+++ DATA FOR THIS TASK

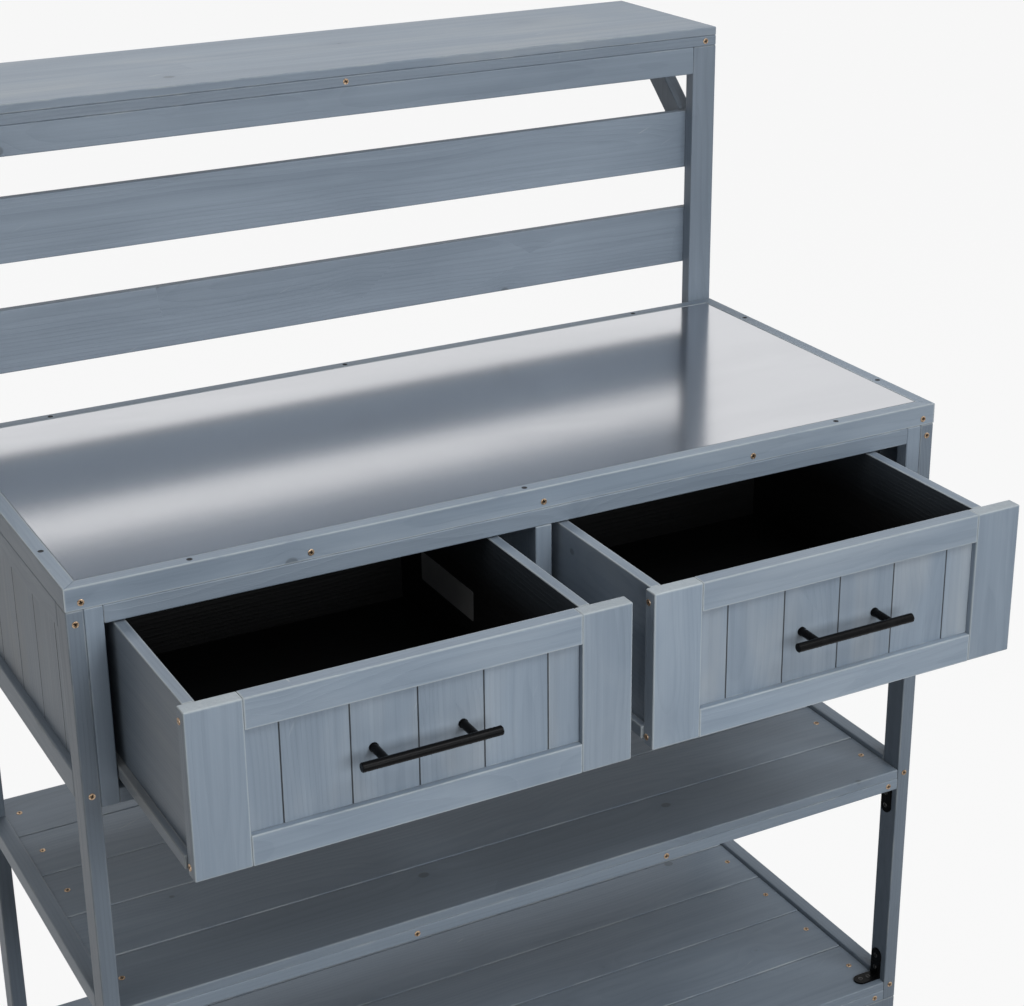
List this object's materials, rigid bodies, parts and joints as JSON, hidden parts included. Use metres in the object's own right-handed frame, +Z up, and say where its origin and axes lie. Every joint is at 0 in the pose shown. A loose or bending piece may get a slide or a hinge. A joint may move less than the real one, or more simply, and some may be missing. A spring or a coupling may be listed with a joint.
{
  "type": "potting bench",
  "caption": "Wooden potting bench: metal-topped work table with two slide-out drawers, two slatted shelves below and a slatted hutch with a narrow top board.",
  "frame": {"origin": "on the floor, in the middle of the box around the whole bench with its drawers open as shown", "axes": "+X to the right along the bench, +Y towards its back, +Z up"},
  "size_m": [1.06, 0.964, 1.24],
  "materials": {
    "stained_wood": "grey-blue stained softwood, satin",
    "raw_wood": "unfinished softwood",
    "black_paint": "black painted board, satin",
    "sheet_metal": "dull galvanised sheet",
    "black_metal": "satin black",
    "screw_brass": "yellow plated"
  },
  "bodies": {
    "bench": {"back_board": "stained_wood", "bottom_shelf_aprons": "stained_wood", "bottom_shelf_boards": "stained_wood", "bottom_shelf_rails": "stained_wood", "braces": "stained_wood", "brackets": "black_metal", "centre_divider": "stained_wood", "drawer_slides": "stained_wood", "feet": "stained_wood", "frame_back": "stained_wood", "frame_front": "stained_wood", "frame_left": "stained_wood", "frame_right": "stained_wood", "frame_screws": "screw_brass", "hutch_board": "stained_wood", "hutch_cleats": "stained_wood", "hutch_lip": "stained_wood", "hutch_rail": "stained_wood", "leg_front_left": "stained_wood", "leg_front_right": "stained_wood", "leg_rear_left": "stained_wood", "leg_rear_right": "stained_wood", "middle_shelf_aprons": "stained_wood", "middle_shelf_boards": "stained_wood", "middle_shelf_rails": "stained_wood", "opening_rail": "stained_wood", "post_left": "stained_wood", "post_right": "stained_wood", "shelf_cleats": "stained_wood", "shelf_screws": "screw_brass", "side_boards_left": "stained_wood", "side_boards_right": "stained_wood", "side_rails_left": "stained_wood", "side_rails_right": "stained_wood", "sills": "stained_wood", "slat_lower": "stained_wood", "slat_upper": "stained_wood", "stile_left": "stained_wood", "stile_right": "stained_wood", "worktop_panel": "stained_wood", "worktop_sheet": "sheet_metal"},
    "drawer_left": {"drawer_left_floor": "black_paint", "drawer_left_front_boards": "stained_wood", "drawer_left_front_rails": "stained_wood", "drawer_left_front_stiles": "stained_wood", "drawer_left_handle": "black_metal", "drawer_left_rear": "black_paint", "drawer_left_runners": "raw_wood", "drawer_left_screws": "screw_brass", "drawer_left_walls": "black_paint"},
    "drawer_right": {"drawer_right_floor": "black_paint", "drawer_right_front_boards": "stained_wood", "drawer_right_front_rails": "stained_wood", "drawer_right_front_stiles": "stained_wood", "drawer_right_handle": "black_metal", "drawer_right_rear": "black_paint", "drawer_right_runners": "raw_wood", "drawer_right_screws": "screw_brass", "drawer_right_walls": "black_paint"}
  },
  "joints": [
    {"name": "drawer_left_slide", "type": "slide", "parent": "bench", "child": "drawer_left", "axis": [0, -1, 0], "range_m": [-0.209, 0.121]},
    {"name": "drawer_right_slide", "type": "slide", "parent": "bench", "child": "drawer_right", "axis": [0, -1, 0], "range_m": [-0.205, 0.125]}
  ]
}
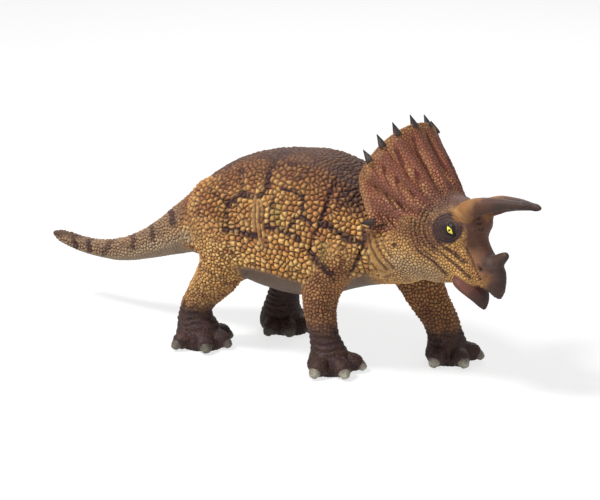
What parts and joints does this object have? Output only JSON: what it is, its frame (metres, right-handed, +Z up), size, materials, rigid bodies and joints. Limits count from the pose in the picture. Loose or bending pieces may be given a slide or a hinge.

++++++

PROMPT
Print again each line of the listing above, exactly as it appears.

THE REPLY
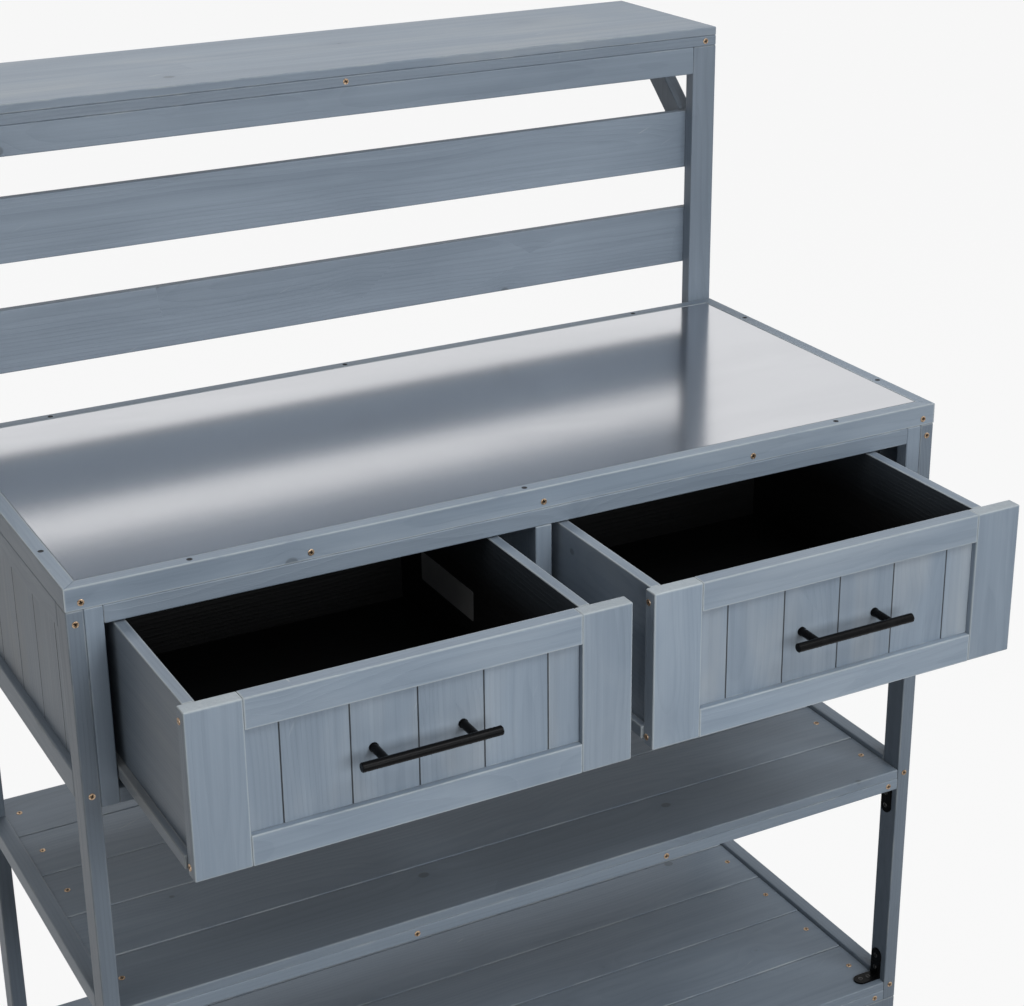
List this object's materials, rigid bodies, parts and joints as JSON, hidden parts included. Use metres in the object's own right-handed frame, +Z up, and say where its origin and axes lie. Every joint is at 0 in the pose shown. A loose or bending piece may get a slide or a hinge. A joint may move less than the real one, or more simply, and some may be missing. A spring or a coupling may be listed with a joint.
{
  "type": "potting bench",
  "caption": "Wooden potting bench: metal-topped work table with two slide-out drawers, two slatted shelves below and a slatted hutch with a narrow top board.",
  "frame": {"origin": "on the floor, in the middle of the box around the whole bench with its drawers open as shown", "axes": "+X to the right along the bench, +Y towards its back, +Z up"},
  "size_m": [1.06, 0.964, 1.24],
  "materials": {
    "stained_wood": "grey-blue stained softwood, satin",
    "raw_wood": "unfinished softwood",
    "black_paint": "black painted board, satin",
    "sheet_metal": "dull galvanised sheet",
    "black_metal": "satin black",
    "screw_brass": "yellow plated"
  },
  "bodies": {
    "bench": {"back_board": "stained_wood", "bottom_shelf_aprons": "stained_wood", "bottom_shelf_boards": "stained_wood", "bottom_shelf_rails": "stained_wood", "braces": "stained_wood", "brackets": "black_metal", "centre_divider": "stained_wood", "drawer_slides": "stained_wood", "feet": "stained_wood", "frame_back": "stained_wood", "frame_front": "stained_wood", "frame_left": "stained_wood", "frame_right": "stained_wood", "frame_screws": "screw_brass", "hutch_board": "stained_wood", "hutch_cleats": "stained_wood", "hutch_lip": "stained_wood", "hutch_rail": "stained_wood", "leg_front_left": "stained_wood", "leg_front_right": "stained_wood", "leg_rear_left": "stained_wood", "leg_rear_right": "stained_wood", "middle_shelf_aprons": "stained_wood", "middle_shelf_boards": "stained_wood", "middle_shelf_rails": "stained_wood", "opening_rail": "stained_wood", "post_left": "stained_wood", "post_right": "stained_wood", "shelf_cleats": "stained_wood", "shelf_screws": "screw_brass", "side_boards_left": "stained_wood", "side_boards_right": "stained_wood", "side_rails_left": "stained_wood", "side_rails_right": "stained_wood", "sills": "stained_wood", "slat_lower": "stained_wood", "slat_upper": "stained_wood", "stile_left": "stained_wood", "stile_right": "stained_wood", "worktop_panel": "stained_wood", "worktop_sheet": "sheet_metal"},
    "drawer_left": {"drawer_left_floor": "black_paint", "drawer_left_front_boards": "stained_wood", "drawer_left_front_rails": "stained_wood", "drawer_left_front_stiles": "stained_wood", "drawer_left_handle": "black_metal", "drawer_left_rear": "black_paint", "drawer_left_runners": "raw_wood", "drawer_left_screws": "screw_brass", "drawer_left_walls": "black_paint"},
    "drawer_right": {"drawer_right_floor": "black_paint", "drawer_right_front_boards": "stained_wood", "drawer_right_front_rails": "stained_wood", "drawer_right_front_stiles": "stained_wood", "drawer_right_handle": "black_metal", "drawer_right_rear": "black_paint", "drawer_right_runners": "raw_wood", "drawer_right_screws": "screw_brass", "drawer_right_walls": "black_paint"}
  },
  "joints": [
    {"name": "drawer_left_slide", "type": "slide", "parent": "bench", "child": "drawer_left", "axis": [0, -1, 0], "range_m": [-0.209, 0.121]},
    {"name": "drawer_right_slide", "type": "slide", "parent": "bench", "child": "drawer_right", "axis": [0, -1, 0], "range_m": [-0.205, 0.125]}
  ]
}
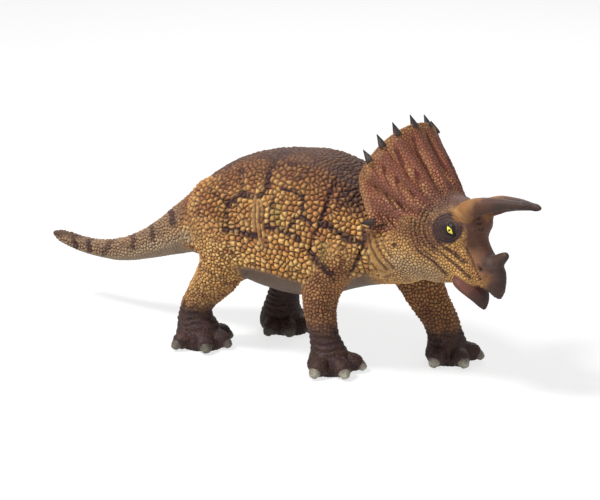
What parts and joints does this object have? Output only JSON: what it is, its frame (metres, right-handed, +Z up), size, materials, rigid bodies and joints. Limits count from the pose in the picture. Loose or bending pieces may be given a slide or a hinge.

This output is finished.